Could every line of the data be printed exactly as it reads?

===== DATA TO USE =====

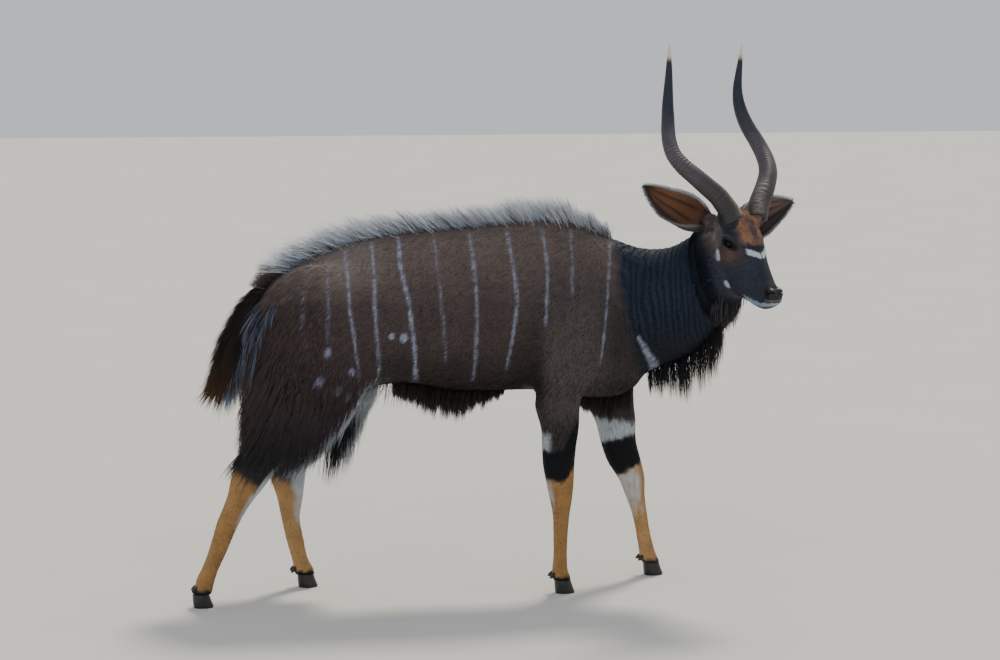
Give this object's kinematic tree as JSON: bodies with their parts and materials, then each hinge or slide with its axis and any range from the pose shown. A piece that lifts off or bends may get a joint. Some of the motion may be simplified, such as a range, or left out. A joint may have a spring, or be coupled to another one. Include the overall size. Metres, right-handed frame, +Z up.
{
  "type": "nyala antelope model",
  "caption": "Life-size walking lowland nyala bull with lyre-shaped horns, a back crest, a throat and belly fringe and a bushy tail.",
  "frame": {"origin": "middle of the footprint of the whole animal, on the ground", "axes": "+X forward along the trunk, +Y to the animal's left, +Z up"},
  "size_m": [1.7771, 0.503, 1.5816],
  "materials": {
    "coat": "short dark grey-brown hair with white stripes",
    "neck_coat": "short blue-black hair with a long fringe",
    "face_coat": "short dark and chestnut hair with white marks",
    "leg_coat": "short tan hair below, dark above",
    "tail_coat": "long dark hair with white underside",
    "ear_coat": "thin short hair, orange-brown inside",
    "horn": "ringed dark horn with pale tips",
    "hoof": "satin black horn",
    "eye": "wet and dark"
  },
  "bodies": {
    "root": {"dewclaw_fore_left_inner": "hoof", "dewclaw_fore_left_outer": "hoof", "dewclaw_fore_right_inner": "hoof", "dewclaw_fore_right_outer": "hoof", "dewclaw_hind_left_inner": "hoof", "dewclaw_hind_left_outer": "hoof", "dewclaw_hind_right_inner": "hoof", "dewclaw_hind_right_outer": "hoof", "ear_left": "ear_coat", "ear_right": "ear_coat", "eye_left": "eye", "eye_right": "eye", "head": "face_coat", "hoof_fore_left_inner": "hoof", "hoof_fore_left_outer": "hoof", "hoof_fore_right_inner": "hoof", "hoof_fore_right_outer": "hoof", "hoof_hind_left_inner": "hoof", "hoof_hind_left_outer": "hoof", "hoof_hind_right_inner": "hoof", "hoof_hind_right_outer": "hoof", "horn_left": "horn", "horn_right": "horn", "leg_fore_left": "leg_coat", "leg_fore_right": "leg_coat", "leg_hind_left": "leg_coat", "leg_hind_right": "leg_coat", "neck": "neck_coat", "tail": "tail_coat", "torso": "coat"}
  },
  "joints": []
}
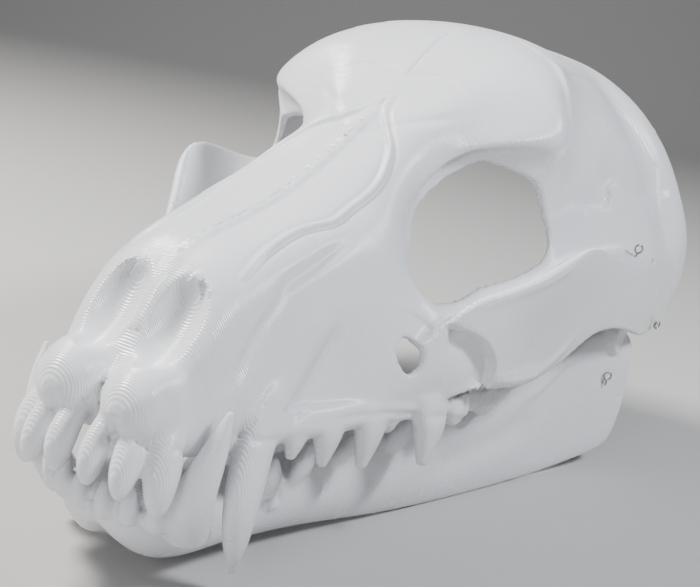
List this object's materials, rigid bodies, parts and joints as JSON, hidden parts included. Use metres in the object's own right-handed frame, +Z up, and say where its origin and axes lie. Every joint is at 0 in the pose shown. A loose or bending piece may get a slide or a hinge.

=====

• **ANSWER IN FULL**:
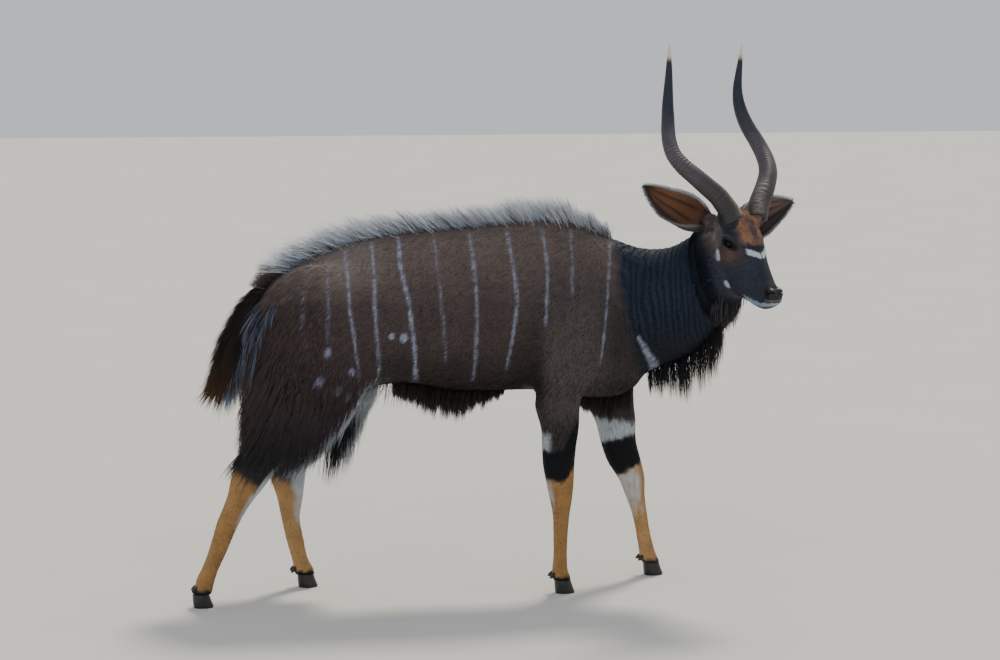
Give this object's kinematic tree as JSON: bodies with their parts and materials, then each hinge or slide with its axis and any range from the pose shown. A piece that lifts off or bends may get a joint. Some of the motion may be simplified, such as a range, or left out. A joint may have a spring, or be coupled to another one. Include the overall size. Metres, right-handed frame, +Z up.
{
  "type": "nyala antelope model",
  "caption": "Life-size walking lowland nyala bull with lyre-shaped horns, a back crest, a throat and belly fringe and a bushy tail.",
  "frame": {"origin": "middle of the footprint of the whole animal, on the ground", "axes": "+X forward along the trunk, +Y to the animal's left, +Z up"},
  "size_m": [1.7771, 0.503, 1.5816],
  "materials": {
    "coat": "short dark grey-brown hair with white stripes",
    "neck_coat": "short blue-black hair with a long fringe",
    "face_coat": "short dark and chestnut hair with white marks",
    "leg_coat": "short tan hair below, dark above",
    "tail_coat": "long dark hair with white underside",
    "ear_coat": "thin short hair, orange-brown inside",
    "horn": "ringed dark horn with pale tips",
    "hoof": "satin black horn",
    "eye": "wet and dark"
  },
  "bodies": {
    "root": {"dewclaw_fore_left_inner": "hoof", "dewclaw_fore_left_outer": "hoof", "dewclaw_fore_right_inner": "hoof", "dewclaw_fore_right_outer": "hoof", "dewclaw_hind_left_inner": "hoof", "dewclaw_hind_left_outer": "hoof", "dewclaw_hind_right_inner": "hoof", "dewclaw_hind_right_outer": "hoof", "ear_left": "ear_coat", "ear_right": "ear_coat", "eye_left": "eye", "eye_right": "eye", "head": "face_coat", "hoof_fore_left_inner": "hoof", "hoof_fore_left_outer": "hoof", "hoof_fore_right_inner": "hoof", "hoof_fore_right_outer": "hoof", "hoof_hind_left_inner": "hoof", "hoof_hind_left_outer": "hoof", "hoof_hind_right_inner": "hoof", "hoof_hind_right_outer": "hoof", "horn_left": "horn", "horn_right": "horn", "leg_fore_left": "leg_coat", "leg_fore_right": "leg_coat", "leg_hind_left": "leg_coat", "leg_hind_right": "leg_coat", "neck": "neck_coat", "tail": "tail_coat", "torso": "coat"}
  },
  "joints": []
}
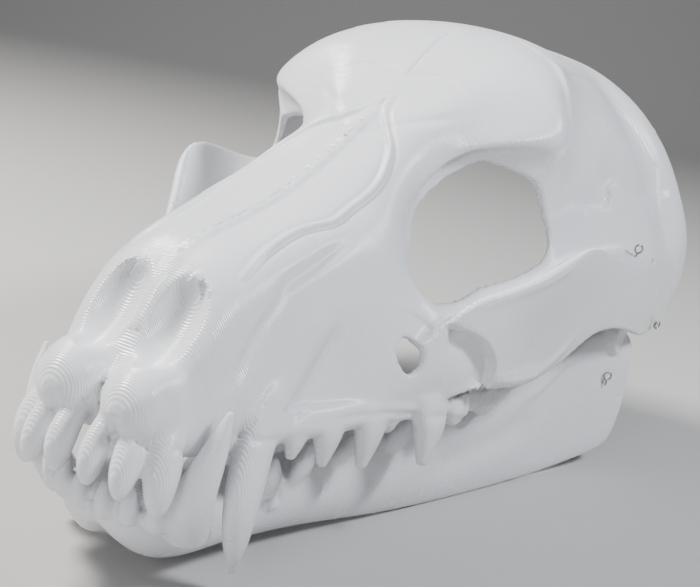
List this object's materials, rigid bodies, parts and joints as JSON, hidden parts included. Use metres in the object's own right-handed frame, +Z up, and say where its origin and axes lie. Every joint is at 0 in the pose shown. A loose or bending piece may get a slide or a hinge.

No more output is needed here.